Copy each line in the data that includes the word "stitches".

> **Supplied data**:
•••
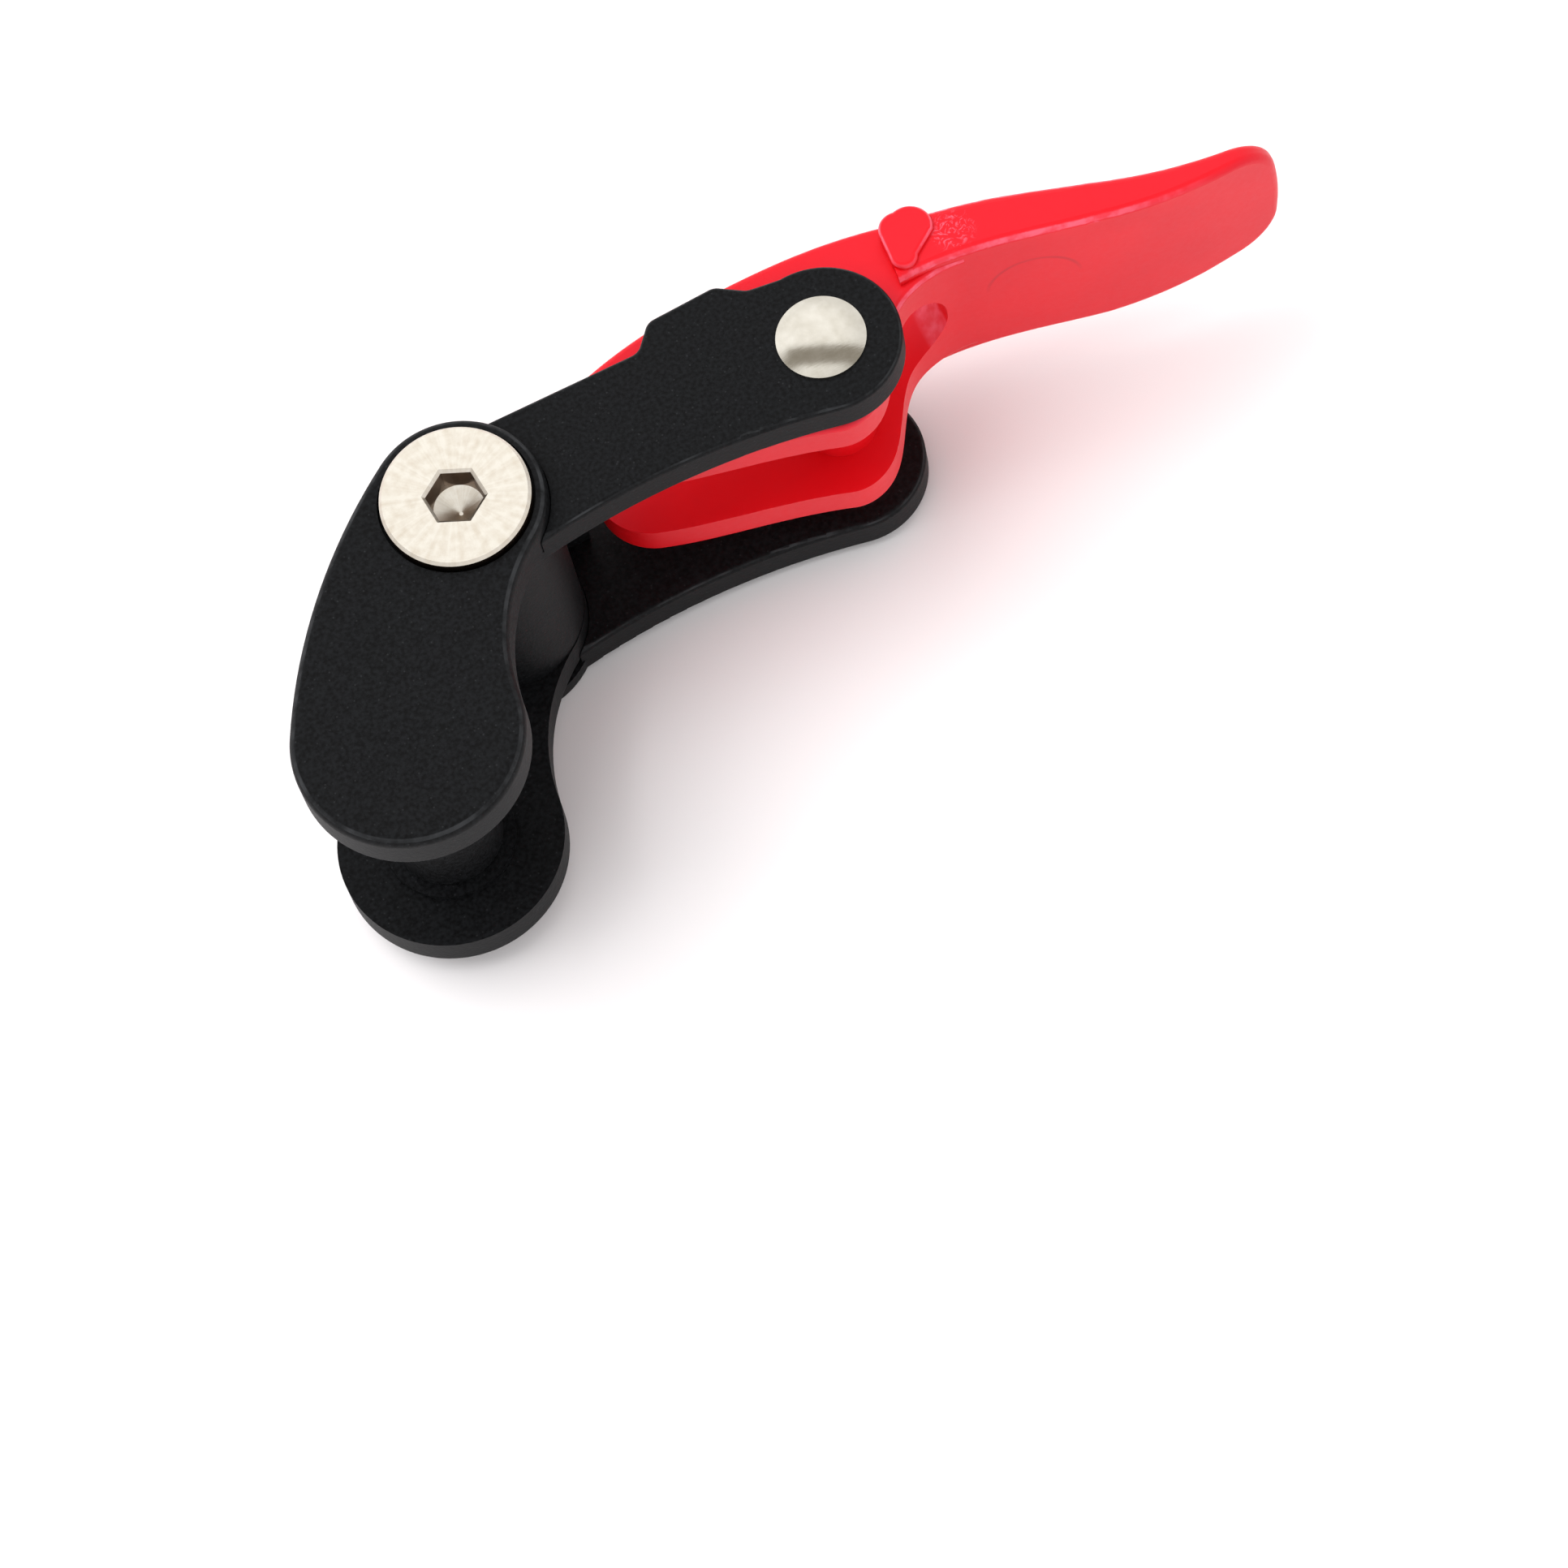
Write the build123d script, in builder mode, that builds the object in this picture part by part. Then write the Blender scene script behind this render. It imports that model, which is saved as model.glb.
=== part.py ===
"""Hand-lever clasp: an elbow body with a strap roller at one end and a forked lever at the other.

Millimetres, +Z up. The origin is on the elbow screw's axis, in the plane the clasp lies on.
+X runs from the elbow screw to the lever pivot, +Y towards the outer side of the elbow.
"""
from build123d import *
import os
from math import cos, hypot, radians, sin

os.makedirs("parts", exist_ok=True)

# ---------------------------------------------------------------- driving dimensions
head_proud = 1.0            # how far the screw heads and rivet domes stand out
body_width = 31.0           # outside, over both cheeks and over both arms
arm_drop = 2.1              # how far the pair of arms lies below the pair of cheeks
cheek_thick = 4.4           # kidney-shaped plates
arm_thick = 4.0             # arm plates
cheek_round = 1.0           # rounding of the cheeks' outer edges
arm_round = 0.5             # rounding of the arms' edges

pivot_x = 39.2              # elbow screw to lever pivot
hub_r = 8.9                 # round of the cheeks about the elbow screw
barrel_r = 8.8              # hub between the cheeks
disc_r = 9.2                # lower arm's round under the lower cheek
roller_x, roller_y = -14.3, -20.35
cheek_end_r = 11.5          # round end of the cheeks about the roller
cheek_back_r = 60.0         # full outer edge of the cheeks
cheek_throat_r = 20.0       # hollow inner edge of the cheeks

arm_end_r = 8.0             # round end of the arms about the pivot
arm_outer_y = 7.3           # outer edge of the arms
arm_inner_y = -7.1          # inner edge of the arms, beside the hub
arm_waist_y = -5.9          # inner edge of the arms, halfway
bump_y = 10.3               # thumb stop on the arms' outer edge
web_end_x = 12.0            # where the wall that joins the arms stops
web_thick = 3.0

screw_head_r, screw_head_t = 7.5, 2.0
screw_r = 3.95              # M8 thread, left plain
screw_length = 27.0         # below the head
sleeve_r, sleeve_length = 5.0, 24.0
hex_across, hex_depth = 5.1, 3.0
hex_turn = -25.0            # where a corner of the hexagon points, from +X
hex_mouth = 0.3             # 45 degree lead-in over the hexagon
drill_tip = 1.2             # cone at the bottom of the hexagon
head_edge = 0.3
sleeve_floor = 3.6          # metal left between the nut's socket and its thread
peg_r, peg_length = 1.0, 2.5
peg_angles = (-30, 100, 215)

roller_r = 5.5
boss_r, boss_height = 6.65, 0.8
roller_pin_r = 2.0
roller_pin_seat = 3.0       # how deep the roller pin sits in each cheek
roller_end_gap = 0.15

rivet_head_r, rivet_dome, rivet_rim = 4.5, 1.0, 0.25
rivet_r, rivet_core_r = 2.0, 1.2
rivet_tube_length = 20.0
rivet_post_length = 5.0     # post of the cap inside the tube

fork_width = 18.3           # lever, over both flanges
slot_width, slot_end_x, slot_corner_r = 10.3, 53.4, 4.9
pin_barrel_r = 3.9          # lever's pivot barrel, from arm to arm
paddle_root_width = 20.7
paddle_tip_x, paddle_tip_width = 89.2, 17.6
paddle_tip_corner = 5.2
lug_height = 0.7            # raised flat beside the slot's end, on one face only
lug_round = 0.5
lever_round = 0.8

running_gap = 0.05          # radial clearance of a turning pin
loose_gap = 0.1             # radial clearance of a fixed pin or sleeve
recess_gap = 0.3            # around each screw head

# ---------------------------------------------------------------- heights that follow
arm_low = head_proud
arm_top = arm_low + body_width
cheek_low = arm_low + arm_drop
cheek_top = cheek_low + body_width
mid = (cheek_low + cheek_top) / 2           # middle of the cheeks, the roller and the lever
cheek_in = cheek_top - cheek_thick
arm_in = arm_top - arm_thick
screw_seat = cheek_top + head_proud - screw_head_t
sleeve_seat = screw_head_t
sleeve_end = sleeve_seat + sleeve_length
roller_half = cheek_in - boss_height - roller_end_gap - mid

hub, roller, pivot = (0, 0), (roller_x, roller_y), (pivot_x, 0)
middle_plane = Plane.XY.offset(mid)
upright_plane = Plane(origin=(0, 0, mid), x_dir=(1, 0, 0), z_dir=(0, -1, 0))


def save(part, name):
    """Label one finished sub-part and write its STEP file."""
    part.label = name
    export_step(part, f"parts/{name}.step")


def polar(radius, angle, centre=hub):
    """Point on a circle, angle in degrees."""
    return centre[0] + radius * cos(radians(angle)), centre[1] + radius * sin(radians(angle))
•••
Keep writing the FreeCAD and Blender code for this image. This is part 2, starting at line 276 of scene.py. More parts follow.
•••
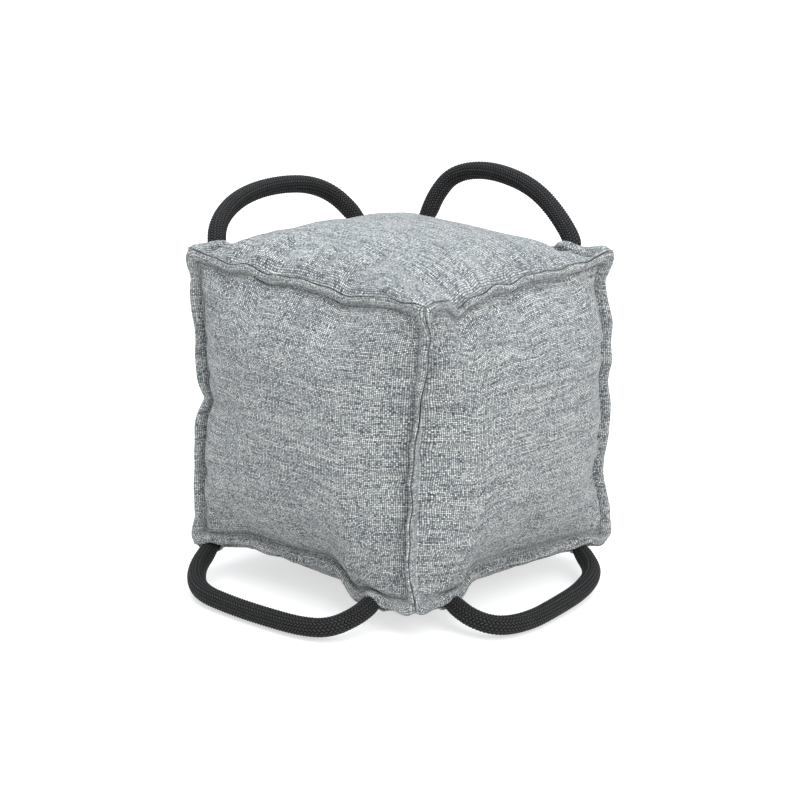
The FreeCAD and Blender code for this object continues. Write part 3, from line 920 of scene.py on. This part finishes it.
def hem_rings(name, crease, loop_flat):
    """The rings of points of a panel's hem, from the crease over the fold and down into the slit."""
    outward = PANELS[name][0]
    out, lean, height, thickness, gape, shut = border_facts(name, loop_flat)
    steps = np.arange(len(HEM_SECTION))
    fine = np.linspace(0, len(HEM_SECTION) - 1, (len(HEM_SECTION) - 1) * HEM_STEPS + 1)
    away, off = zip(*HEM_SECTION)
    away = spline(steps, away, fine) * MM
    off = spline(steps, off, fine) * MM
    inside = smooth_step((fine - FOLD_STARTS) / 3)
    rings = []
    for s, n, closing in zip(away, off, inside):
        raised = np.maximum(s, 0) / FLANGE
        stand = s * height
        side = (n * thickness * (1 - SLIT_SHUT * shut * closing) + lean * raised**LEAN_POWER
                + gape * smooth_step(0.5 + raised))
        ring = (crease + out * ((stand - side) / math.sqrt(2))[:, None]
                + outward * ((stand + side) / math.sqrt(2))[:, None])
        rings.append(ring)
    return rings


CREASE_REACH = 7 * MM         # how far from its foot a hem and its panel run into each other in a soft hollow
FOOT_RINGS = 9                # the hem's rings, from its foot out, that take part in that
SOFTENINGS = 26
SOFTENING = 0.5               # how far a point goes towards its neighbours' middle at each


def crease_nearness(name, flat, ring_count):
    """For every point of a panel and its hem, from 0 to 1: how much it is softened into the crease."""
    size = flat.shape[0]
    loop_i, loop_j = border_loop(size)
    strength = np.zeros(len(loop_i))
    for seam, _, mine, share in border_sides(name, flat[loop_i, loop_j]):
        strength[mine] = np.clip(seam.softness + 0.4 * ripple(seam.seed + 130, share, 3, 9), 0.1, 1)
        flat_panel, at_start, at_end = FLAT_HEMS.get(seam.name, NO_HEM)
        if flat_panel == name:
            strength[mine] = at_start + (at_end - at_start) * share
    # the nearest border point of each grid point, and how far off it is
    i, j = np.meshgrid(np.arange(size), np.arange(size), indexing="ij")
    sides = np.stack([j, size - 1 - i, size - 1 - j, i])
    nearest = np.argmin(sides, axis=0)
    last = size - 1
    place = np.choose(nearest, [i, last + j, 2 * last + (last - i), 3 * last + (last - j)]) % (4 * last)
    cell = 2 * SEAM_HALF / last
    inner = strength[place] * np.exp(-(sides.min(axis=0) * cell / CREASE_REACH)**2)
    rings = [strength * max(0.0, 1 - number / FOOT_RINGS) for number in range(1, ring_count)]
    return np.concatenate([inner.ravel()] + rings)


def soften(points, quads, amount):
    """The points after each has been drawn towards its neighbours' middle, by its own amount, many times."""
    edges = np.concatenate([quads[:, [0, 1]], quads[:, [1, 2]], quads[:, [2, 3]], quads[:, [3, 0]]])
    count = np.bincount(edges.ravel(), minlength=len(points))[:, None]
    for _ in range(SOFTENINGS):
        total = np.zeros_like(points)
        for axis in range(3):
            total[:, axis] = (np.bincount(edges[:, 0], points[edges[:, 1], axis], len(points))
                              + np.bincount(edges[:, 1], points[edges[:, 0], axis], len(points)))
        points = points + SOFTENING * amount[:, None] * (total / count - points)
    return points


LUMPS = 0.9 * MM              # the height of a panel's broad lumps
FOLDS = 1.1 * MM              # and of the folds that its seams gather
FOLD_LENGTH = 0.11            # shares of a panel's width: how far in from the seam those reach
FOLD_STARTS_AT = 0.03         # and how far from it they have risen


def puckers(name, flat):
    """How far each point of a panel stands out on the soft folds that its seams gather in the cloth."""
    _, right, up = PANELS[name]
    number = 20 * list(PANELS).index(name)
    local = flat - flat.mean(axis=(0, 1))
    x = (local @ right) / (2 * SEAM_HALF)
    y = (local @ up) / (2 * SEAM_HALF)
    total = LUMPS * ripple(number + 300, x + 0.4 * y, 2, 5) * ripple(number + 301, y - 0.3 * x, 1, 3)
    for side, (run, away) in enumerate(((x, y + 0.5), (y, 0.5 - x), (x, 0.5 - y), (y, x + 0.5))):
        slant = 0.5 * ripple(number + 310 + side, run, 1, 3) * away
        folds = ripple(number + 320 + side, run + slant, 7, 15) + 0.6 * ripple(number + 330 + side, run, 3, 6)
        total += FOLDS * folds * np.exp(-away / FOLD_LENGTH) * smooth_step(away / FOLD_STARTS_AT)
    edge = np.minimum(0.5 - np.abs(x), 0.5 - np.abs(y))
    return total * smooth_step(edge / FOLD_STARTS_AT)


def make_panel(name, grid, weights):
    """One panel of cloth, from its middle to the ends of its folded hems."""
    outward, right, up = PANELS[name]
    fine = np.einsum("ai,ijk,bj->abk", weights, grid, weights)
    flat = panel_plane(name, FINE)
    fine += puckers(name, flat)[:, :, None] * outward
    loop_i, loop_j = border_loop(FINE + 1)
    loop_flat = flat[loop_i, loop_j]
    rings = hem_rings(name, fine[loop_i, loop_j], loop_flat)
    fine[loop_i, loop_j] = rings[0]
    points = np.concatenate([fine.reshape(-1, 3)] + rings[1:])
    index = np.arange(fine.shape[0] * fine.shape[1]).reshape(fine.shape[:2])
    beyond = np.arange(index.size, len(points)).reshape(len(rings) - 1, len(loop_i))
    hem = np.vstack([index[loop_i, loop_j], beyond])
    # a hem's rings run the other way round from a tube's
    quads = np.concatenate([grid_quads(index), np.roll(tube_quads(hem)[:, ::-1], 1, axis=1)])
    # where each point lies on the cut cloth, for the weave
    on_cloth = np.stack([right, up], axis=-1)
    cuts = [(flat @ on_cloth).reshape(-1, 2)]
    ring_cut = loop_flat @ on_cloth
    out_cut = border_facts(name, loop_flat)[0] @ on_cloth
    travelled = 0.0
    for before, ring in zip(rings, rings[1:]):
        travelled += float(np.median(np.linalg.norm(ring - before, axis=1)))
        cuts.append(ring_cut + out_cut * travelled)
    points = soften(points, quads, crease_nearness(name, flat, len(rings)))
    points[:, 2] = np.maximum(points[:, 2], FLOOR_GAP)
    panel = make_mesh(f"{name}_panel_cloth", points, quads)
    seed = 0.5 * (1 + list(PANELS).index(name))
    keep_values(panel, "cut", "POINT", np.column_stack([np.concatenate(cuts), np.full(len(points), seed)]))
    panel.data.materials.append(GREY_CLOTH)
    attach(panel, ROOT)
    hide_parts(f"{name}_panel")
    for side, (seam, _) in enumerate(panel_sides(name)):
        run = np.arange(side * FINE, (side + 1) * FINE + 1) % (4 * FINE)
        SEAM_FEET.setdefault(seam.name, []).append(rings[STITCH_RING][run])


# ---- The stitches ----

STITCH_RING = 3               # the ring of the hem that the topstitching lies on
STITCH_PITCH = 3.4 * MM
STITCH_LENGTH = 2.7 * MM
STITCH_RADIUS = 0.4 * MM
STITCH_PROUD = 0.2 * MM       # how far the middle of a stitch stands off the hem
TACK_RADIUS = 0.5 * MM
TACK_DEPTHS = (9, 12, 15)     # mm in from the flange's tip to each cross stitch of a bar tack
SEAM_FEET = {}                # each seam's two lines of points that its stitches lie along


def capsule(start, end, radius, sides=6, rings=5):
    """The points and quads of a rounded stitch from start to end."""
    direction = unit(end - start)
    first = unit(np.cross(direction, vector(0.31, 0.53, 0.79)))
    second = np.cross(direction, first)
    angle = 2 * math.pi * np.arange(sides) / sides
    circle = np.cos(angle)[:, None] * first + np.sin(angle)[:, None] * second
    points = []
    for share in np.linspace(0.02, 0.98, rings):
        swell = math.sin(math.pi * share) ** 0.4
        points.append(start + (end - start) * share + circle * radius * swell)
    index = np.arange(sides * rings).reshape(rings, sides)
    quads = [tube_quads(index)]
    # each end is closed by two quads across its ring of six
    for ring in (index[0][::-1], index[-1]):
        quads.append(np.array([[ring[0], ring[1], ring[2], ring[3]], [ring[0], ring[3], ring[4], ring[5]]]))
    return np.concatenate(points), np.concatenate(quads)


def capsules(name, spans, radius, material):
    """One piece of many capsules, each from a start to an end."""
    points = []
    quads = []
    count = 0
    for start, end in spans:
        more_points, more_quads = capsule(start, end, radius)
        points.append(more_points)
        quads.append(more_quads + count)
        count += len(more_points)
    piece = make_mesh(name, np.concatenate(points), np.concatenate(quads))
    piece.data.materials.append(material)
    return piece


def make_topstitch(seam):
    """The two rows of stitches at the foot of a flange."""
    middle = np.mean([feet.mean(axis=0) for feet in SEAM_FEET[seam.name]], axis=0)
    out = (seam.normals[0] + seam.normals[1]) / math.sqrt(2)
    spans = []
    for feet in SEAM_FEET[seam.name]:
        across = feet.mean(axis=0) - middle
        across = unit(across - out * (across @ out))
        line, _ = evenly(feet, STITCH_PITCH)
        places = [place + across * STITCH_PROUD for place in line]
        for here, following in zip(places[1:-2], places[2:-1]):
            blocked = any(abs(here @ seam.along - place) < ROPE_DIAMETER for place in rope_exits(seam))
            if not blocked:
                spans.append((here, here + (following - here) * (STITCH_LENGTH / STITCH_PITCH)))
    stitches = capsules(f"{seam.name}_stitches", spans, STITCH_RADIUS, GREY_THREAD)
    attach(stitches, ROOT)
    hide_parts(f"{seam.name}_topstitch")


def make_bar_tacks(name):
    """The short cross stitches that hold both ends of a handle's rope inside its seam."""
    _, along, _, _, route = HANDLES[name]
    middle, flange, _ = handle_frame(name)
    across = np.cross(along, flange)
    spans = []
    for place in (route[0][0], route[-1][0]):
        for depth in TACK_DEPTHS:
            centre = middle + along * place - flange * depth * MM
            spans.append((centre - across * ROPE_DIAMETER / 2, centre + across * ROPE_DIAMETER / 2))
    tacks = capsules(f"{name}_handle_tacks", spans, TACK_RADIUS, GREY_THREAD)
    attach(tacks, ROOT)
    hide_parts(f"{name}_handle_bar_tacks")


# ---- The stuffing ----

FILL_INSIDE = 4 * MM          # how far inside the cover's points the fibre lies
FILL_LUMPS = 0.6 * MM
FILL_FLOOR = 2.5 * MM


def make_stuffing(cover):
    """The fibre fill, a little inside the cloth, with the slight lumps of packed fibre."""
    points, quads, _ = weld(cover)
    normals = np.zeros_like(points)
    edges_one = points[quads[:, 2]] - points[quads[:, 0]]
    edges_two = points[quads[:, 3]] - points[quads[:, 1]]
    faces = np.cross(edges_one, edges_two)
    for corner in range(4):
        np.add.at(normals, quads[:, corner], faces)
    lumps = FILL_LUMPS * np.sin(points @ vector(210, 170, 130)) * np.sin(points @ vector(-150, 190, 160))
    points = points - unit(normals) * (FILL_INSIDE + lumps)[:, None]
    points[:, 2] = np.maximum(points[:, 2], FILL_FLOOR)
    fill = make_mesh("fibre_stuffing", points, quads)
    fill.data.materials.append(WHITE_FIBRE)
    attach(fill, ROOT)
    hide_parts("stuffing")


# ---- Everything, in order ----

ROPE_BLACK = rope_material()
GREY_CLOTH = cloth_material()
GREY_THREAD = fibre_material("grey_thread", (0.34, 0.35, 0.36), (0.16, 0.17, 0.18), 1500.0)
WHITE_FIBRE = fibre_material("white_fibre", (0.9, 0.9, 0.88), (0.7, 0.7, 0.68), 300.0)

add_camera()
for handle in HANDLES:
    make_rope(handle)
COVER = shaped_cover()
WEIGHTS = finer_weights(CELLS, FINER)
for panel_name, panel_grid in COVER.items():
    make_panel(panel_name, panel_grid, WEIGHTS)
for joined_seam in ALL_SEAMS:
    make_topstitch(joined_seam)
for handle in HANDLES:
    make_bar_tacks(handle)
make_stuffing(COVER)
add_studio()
•••
> **Solution to this task**:
# ---- The stitches ----
SEAM_FEET = {}                # each seam's two lines of points that its stitches lie along
    """The two rows of stitches at the foot of a flange."""
    stitches = capsules(f"{seam.name}_stitches", spans, STITCH_RADIUS, GREY_THREAD)
    attach(stitches, ROOT)
    """The short cross stitches that hold both ends of a handle's rope inside its seam."""